Сумма, которую они тратили, составляла всего несколько сотен фунтов в год, однако им удавалось жить относительно прилично, не впадая в излишнюю расточительность.
Когда Сиринга подросла, она узнала, что отец должен получать в жизни все лучшее. Именно у него должна быть лучшая лошадь для выезда и охоты, даже если туфли матери сношены до дыр, а на платья впору ставить заплаты. Отец был постоянным источником забот для трех женщин, обитавших в старом доме.
Сиринга скоро научилась играть отведенную ей роль. Она прекрасно знала, что сэр Хью должен быть одет как денди, даже если сама она выросла из старого платья и носить его уже просто неприлично.
Как ни странно, при этом она прекрасно понимала мать, которая никогда не сожалела о том, что сбежала от родителей, живших на севере страны. Они хотели выдать ее замуж за богатого шотландского дворянина.
Удачному браку она предпочла жизнь в условиях, которые ее родные назвали бы нищетой, с человеком, который не имел ничего, кроме красивой внешности. Зато был предан жене и наполнял ее сердце счастьем все годы их супружеской жизни.
С возрастом Сиринга стала лучше понимать взрослых. Она осознала, что именно мать была главой и опорой дома, именно мать умела отвлечь отца от печальных мыслей о том, что они живут на грани нищеты.
Именно благодаря стараниям жены каждый час в стенах старого дома был для сэра Хью столь же приятным и упоительно-веселым, как будто он по-прежнему находился в кругу друзей беспечной холостяцкой молодости.
Только повзрослев, Сиринга поняла, что отцу недоставало развлечений, которым он предавался в Лондоне. Он тосковал по клубам, посещать которые было ему теперь не по карману, скучал по друзьям, интересы которых ограничивались спортом, попойками и азартными играми.

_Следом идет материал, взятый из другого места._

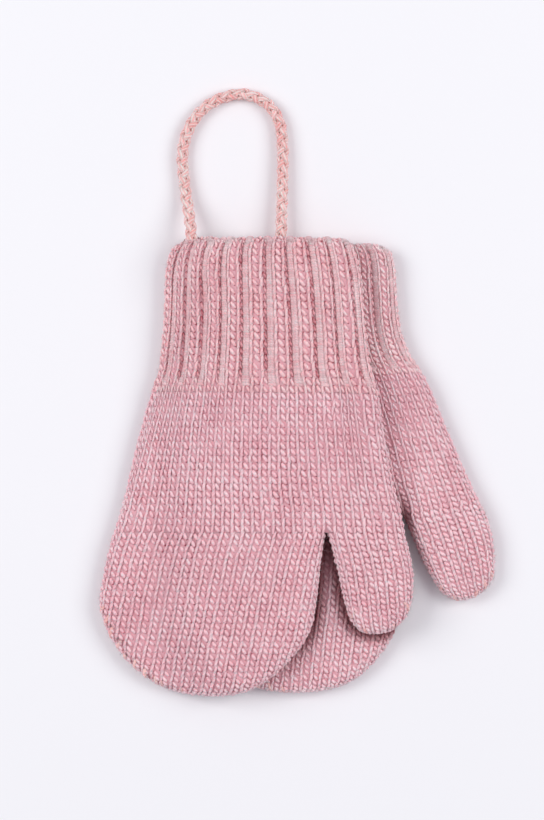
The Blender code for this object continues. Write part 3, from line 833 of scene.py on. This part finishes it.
def paint_gap_shade(piece, over, holes):
    """Paints shade on wool that lies deep in a gap, as a share of a deep colour in its shade attribute.

    That is under and beside the mitten over it, and in small holes at the given places.
    """
    mesh = piece.data
    places = np.empty(len(mesh.vertices) * 3)
    mesh.vertices.foreach_get("co", places)
    plan = places.reshape(-1, 3)[:, :2] / MM
    shade = np.zeros(len(plan))
    if over is not None:
        inside, _ = read_field(over["fields"]["whole"], plan)
        shade = PAINTED_GAP_SHADE * smooth_step(1.0 + inside / GAP_REACH)
        shade *= smooth_step((GAP_TOP - plan[:, 1]) / GAP_FADE)
        shade *= smooth_step((plan[:, 1] - GAP_END) / GAP_END_FADE)
    for hole in holes:
        apart = np.hypot(plan[:, 0] - hole[0], plan[:, 1] - hole[1])
        shade = np.maximum(shade, PAINTED_HOLE_SHADE * np.exp(-(apart / HOLE_RADIUS) ** 2))
    layer = mesh.attributes.new("shade", "FLOAT", "POINT")
    layer.data.foreach_set("value", shade.astype(np.float32))


def lay_on_table(lines, radii):
    """Yarns under the pair are pressed flat on the table."""
    lines[..., 2] = np.maximum(lines[..., 2], radii)
    return lines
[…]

Вспоминая дни, когда мать еще была жива, Сиринга понимала, что лишь благодаря природному уму и некой врожденной мудрости матери удавалось удерживать сэра Хью в семье.
А в том, что он был доволен жизнью, никаких сомнений не было.
Он действительно был доволен жизнью в Уитли, доволен своим маленьким домом, доволен женой, которая любила его больше всего на свете. Увы, после скоропостижной кончины супруги отец словно обезумел.
Казалось, будто груз тех лет, когда он вел себя, как и подобает примерному семьянину, когда он был хорошим мужем и примерным отцом, теперь раздавил его. Когда пришла беда, она, как бурная река, затопила и разрушила берега благоразумия, и сэр Хью перестал сдерживать свои чувства и желания. Не успели гроб с телом супруги опустить в могилу, как он отправился в Лондон и не возвращался оттуда целых три месяца.
А когда вернулся, Сиринга не узнала его.
Не прошло и года, как сэр Хью окончательно превратился в беспробудного пьяницу и картежника. Иногда Сиринга молила Господа, чтобы отец больше никогда не вернулся домой и перестал наконец ее мучить.
Впрочем, вскоре она научилась с ним справляться.
Делала это она не столь искусно, как мать, — такое было просто невозможно, ибо хотя отец и любил ее, но подчинить его своей воле Сиринга была не в состоянии. Равно как не могла она помешать ему напиваться практически до беспамятства, что он и делал при первой же возможности.